Over the weekend, my friend shot more photographs of my aquarium. She visits about once a month, and her fantastic images are the ones which appear on this blog.
While shooting this time, she made an interesting comment. She said, “I like that you let me shoot and don’t just tell me what pictures to take.”
To be completely honest, it had never occurred to me to ask for specific shots (with a couple of exceptions due to third-party requests). Not only are her images fantastic, but she shoots a wide variety of interesting things. I’ve always been so grateful that she wanted to take the photos that nothing else even entered my mind.
Until she mentioned it.
At which point I realized that her contribution was much more valuable for being undirected. Many of her images capture things I never noticed, at least not the way she does, and it fascinates me to see “my” world through someone else’s eyes. I see the little reef every day. I know every rock and coral in excruciating detail. She doesn’t, which means she sees it in ways I not only don’t but can’t.
An important life-lesson, and applicable to more than just my fish.
As writers and professionals, we live our lives in “me-tinted glasses” – by necessity as much as by habit. It’s impossible to step outside yourself completely, even when you try. We have blind spots by design. That’s why honest friends are so important. They give us glimpses of our world and our work as they see it – and it’s a mistake to reject their views just because they don’t match our internal versions of ourselves or the work we do.

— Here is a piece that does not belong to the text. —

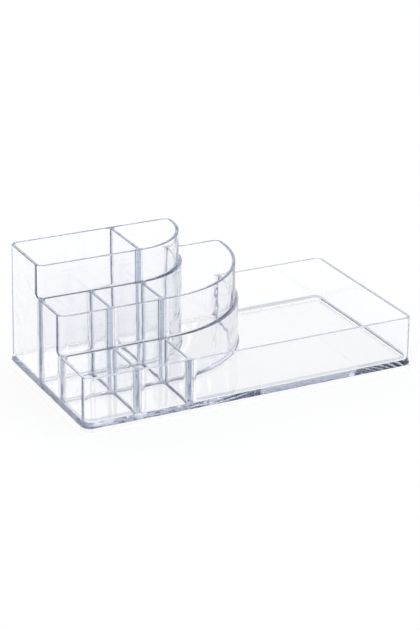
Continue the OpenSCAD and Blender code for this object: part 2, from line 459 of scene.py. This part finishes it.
@dataclass
class Pockets:
    """The eight hollows of the moulding, as outlines in plan."""

    layout: Layout

    def beside_bend(self, tier: Tier, inset: float, outer: bool,
                    radius: float) -> tuple[Arc, float]:
        """Rounds the corner between the right column's wall and a tier's arc.

        Args:
            tier: The tier that has the arc.
            inset: How far the arc is drawn inwards from the tier's foot.
            outer: Whether the hollow lies outside the arc.
            radius: Radius of the corner.

        Returns:
            The corner, and the angle in degrees at which it meets the arc.
        """
        side_x = self.layout.columns[1] + self.layout.divider_t / 2
        arc_r = tier.bend_r - inset
        axis_y = tier.back_y - tier.corner_r
        reach = arc_r + radius if outer else arc_r - radius
        x = side_x + radius
        # Where the corner lies left of the arc's start it meets the straight stretch instead
        run = max(0.0, x - tier.bend_x)
        drop = math.sqrt(reach ** 2 - run ** 2)
        meet = math.degrees(math.atan2(-drop, run)) + 360
        if outer:
            return Arc(x, axis_y - drop, radius, meet - 180, 180), meet
        return Arc(x, axis_y - drop, radius, 180, meet), meet

    def at_back(self, tier: Tier, inset: float, back_y: float) -> tuple[Arc, float]:
        """Rounds the corner between a ledge's arc and the back wall.

        Args:
            tier: The tier that the ledge goes round.
            inset: How far the arc is drawn inwards from the tier's foot.
            back_y: Where the back wall's lining lies.

        Returns:
            The corner, and the angle in degrees at which it meets the arc.
        """
        r = self.layout.ledge_corner_r
        reach = tier.bend_r - inset + r
        axis_y = tier.back_y - tier.corner_r
        up = back_y - r - axis_y
        meet = math.degrees(math.asin(up / reach)) + 360
        x = tier.bend_x + math.sqrt(reach ** 2 - up ** 2)
        return Arc(x, back_y - r, r, 90, meet - 180), meet

    def row(self, front: float, back: float, inset: float, back_left_r: float) -> list[Outline]:
        """Gives the straight pockets at the left of a row.

        Args:
            front: Front side of the row.
            back: Back side of the row.
            inset: Distance of the left side from the body's foot.
            back_left_r: Radius of the back left corner.

        Returns:
            The outlines of the left pocket and of the one beside it.
        """
        lay = self.layout
        half, flare = lay.divider_t / 2, lay.flare_r
        left, right = lay.columns
        return [
            rectangle(lay.left_x + inset, front, left - half, back,
                      (lay.corner_r - inset, flare, flare, back_left_r)),
            rectangle(left + half, front, right - half, back, (flare,) * 4),
        ]

    def rear(self) -> list[Outline]:
        """Returns the two pockets of the rear tier."""
        lay, tier = self.layout, self.layout.rear
        inset = lay.lean(tier.rim) + lay.wall_t
        front, back = tier.front_y + inset, tier.back_y - inset
        half, flare = lay.divider_t / 2, lay.flare_r
        right, r = lay.columns[1], lay.corner_r - inset
        near, meet = self.beside_bend(tier, inset, False, flare)
        arc_r = tier.bend_r - inset
        axis_y = tier.back_y - tier.corner_r
        return [
            rectangle(lay.left_x + inset, front, right - half, back, (r, flare, flare, r)),
            [near, Arc(tier.bend_x, axis_y, arc_r, meet, 360), Arc(tier.end_x(), axis_y, r, 0, 90),
             Arc(right + half + flare, back - flare, flare, 90, 180)],
        ]

    def middle(self) -> list[Outline]:
        """Returns the three pockets of the middle tier."""
        lay, tier, rear = self.layout, self.layout.middle, self.layout.rear
        lean = lay.lean(tier.rim)
        inset = lean + lay.wall_t
        ledge = lean - lay.ledge_w
        front, back = tier.front_y + inset, rear.front_y + ledge
        flare, r = lay.flare_r, lay.corner_r - inset
        axis_y = tier.back_y - tier.corner_r
        first, first_meet = self.beside_bend(tier, inset, False, flare)
        near, meet = self.beside_bend(rear, ledge, True, flare)
        far, far_meet = self.at_back(rear, ledge, tier.back_y - inset)
        curved = [
            first,
            Arc(tier.bend_x, axis_y, tier.bend_r - inset, first_meet, 360),
            Arc(tier.end_x(), axis_y, r, 0, 90),
            far,
            Arc(rear.bend_x, axis_y, rear.bend_r - ledge, far_meet, meet),
            near,
        ]
        return [*self.row(front, back, inset, lay.ledge_corner_r), curved]

    def front(self) -> list[Outline]:
        """Returns the two front pockets and the tray."""
        lay, middle = self.layout, self.layout.middle
        inset = lay.lining
        ledge = lay.lean(lay.rim) - lay.ledge_w
        front, back = lay.front_y + inset, middle.front_y + ledge
        flare, r = lay.flare_r, lay.corner_r - inset
        side_x = lay.columns[1] + lay.divider_t / 2
        axis_y = middle.back_y - middle.corner_r
        near, meet = self.beside_bend(middle, ledge, True, flare)
        far, far_meet = self.at_back(middle, ledge, lay.back_y - inset)
        tray = [
            Arc(side_x + flare, front + flare, flare, 180, 270),
            Arc(lay.right_x - inset - r, front + r, r, 270, 360),
            Arc(lay.right_x - inset - r, lay.back_y - inset - r, r, 0, 90),
            far,
            Arc(middle.bend_x, axis_y, middle.bend_r - ledge, far_meet, meet),
            near,
        ]
        return [*self.row(front, back, inset, lay.ledge_corner_r), tray]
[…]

The worst mistake a writer can make is to tell a peer-editor (s)he is worthless – and I’m not just referring to verbal disparagement (though it’s an important lesser-included-subset of the whole). Even if you disagree with someone’s thoughts or worldview – and whether or not they are objectively wrong – it’s important to listen carefully and award those thoughts consideration. If the comments are honestly given, they have value. If incorrect but honest they give you a view of mistakes people make about you or your work. If correct, they are even more important (though likely much more difficult to hear).
Many writers confuse a request for peer-editing with a request for praise alone. Many people do the same when it comes to friendship.
It’s not wrong to expect praise where praise is due, and sometimes even when it’s not (Hi, Mom!), but don’t confuse “expected kudos” with real praise. There is room, and need, in every person’s life for unconditional support and honesty, and an equal need to be clear which one is which.
I don’t ask my friend to photograph certain corals very often. I’d rather know the truth about what she finds interesting and the way she sees my world. My writing is the same. I expect my peer editors to let me know which “fish” don’t hold their interest as well as which ones do. It makes me a better writer, and that’s the primary goal. I can’t always see my weaknesses on my own, but I don’t have to.
That’s the value of a second set of eyes.
Another benefit is real praise. When my friend’s photos capture something beautiful, she gets credit for the image – it’s her work. But, as she mentioned Sunday, I’m the one who helped it grow. When an honest friend gives a compliment, it means more than ten thousand words from a sycophant’s mouth. And it feels ten thousand times more valuable too.
Find a second set of eyes you trust and put yourself on the line. Whether it’s writing, or work, or anything else, I think you’ll be glad you did.
Have you had any unexpected honest praise recently? Who do you trust to give you honest opinions? Hop into the comments and share!
*Note: The images in this post represent my friend’s vision – things I didn’t see or didn’t see the way she saw them until I viewed her photographs online. The creatures belong to me, but the perception, like the images, are hers.